Last fall, on my way home via the same Chicago train I’ve been riding alone since middle school, a stranger assaulted me. Two men tried to steal my purse, and I fought them off. The thwarted mugging clearly mortified them, and one used the opportunity to abuse me as seven other strangers present silently observed. He lifted my skirt and grabbed at my underwear and genitals as I stood waiting at the doors, counting the seconds until the train made its next stop so I could flee. He announced loudly that I had no business being alone on the train at that hour, contextualizing his actions as a policing of my female body in a space occupied exclusively by male riders at that time of night.
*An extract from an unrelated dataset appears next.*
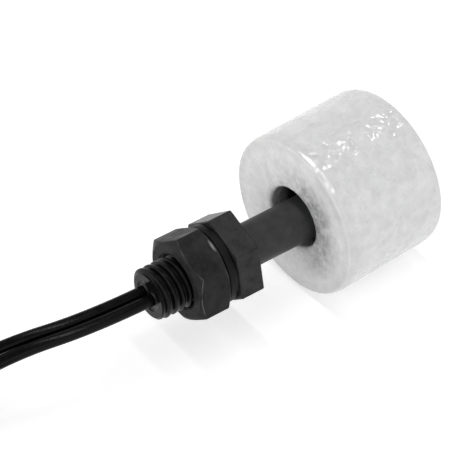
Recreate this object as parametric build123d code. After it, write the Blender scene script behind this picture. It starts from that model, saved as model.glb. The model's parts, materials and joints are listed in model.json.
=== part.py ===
from build123d import *
import os
from math import cos, pi, radians, sin, tan

# Miniature vertical float switch, in millimetres.
# +X runs along the stem from the threaded neck to the tip and +Z is up. The origin is on the stem's axis,
# at the flange face that seals against a tank wall. The switch lies on the side of its float.

# Moulded body
NECK_RADIUS = 4.875
NECK_LENGTH = 14.3
NECK_CHAMFER = 0.5
HEX_ACROSS_FLATS = 15.0
FLANGE_THICKNESS = 4.8
FLANGE_ROLL = 18.3
HEX_CORNER_FILLET = 0.35
HEX_EDGE_CHAMFER = 0.25
STEM_RADIUS = 4.1
STEM_ROOT_CHAMFER = 0.5
CORE_RADIUS = 2.9
TIP_WALL = 5.0
TIP_LENGTH = 2.0
TIP_CHAMFER = 0.6

# Nut and gasket
NUT_THICKNESS = 6.5
NUT_ROLL = 23.7
NUT_RUNNING_CLEARANCE = 0.1
NUT_CHAMFER_RADIUS = 7.1
NUT_CHAMFER_ANGLE = 30.0
NUT_BORE_CHAMFER = 0.6
GASKET_RADIUS = 7.4
GASKET_THICKNESS = 1.8
GASKET_CLEARANCE = 0.1
GASKET_EDGE = 0.3

# Float and its ring magnet
FLOAT_RADIUS = 15.6
FLOAT_LENGTH = 22.0
FLOAT_RIM = 0.8
FLOAT_RIM_STEPS = 3
FLOAT_BORE_RADIUS = 6.3
FLOAT_BORE_EDGE = 0.5
FLOAT_GAP = 12.55
FLOAT_SIDE_OFFSET = 0.9
FLOAT_LIFT = 0.9
FLOAT_YAW = 3.2
MAGNET_WALL = 0.6
MAGNET_RING = 3.0
MAGNET_LENGTH = 6.0
MAGNET_INSET = 2.4

# Snap ring at the tip
CLIP_RADIUS = 7.6
CLIP_THICKNESS = 1.0
CLIP_PLAY = 0.05
CLIP_FREE_GAP = 0.65
GROOVE_DEPTH = 0.55
CLIP_MOUTH = 6.2
CLIP_CORNER = 0.4

# Reed switch inside the stem
GLASS_RADIUS = 1.1
GLASS_WALL = 0.3
GLASS_LENGTH = 14.0
GLASS_START = 14.0
GLASS_SEAL = 1.6
GLASS_SHOULDER = 0.7
GLASS_LIFT = 0.9
REED_WIRE_RADIUS = 0.25
REED_TAIL = 4.0
BLADE_WIDTH = 0.9
BLADE_THICKNESS = 0.2
BLADE_GAP = 0.1
BLADE_OVERLAP = 1.2
BLADE_ROOT = 0.4
RETURN_RADIUS = 0.5
RETURN_DROP = 1.7
RETURN_HOOK = 2.5
SPLICE_X = -4.0
SPLICE_RADIUS = 0.65
SPLICE_LENGTH = 3.0
FAN_START = 9.0
FAN_END = 1.0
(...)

Comedy requires late nights and long commutes, and I don’t have a driver’s license. After the assault, I stopped going out to perform. I couldn’t rationalize the risk; I’m not famous or popular, and I figured no one in the hyperlocal scene would miss me. But watching Nanette changed my mind. Within a few weeks, I had written a set about what happened, and I’m easing my way back into performing more regularly again. Like Gadsby, I’ve learned that my platform is my responsibility. Like Waller-Bridge, I want to present a complicated portrait of contemporary womanhood. Like Fox, I want to tell my story my way. Like Rae, I want to be heard. The goal of these female storytellers isn’t necessarily to make an audience feel a certain way or do a certain thing, but to make us see through their eyes.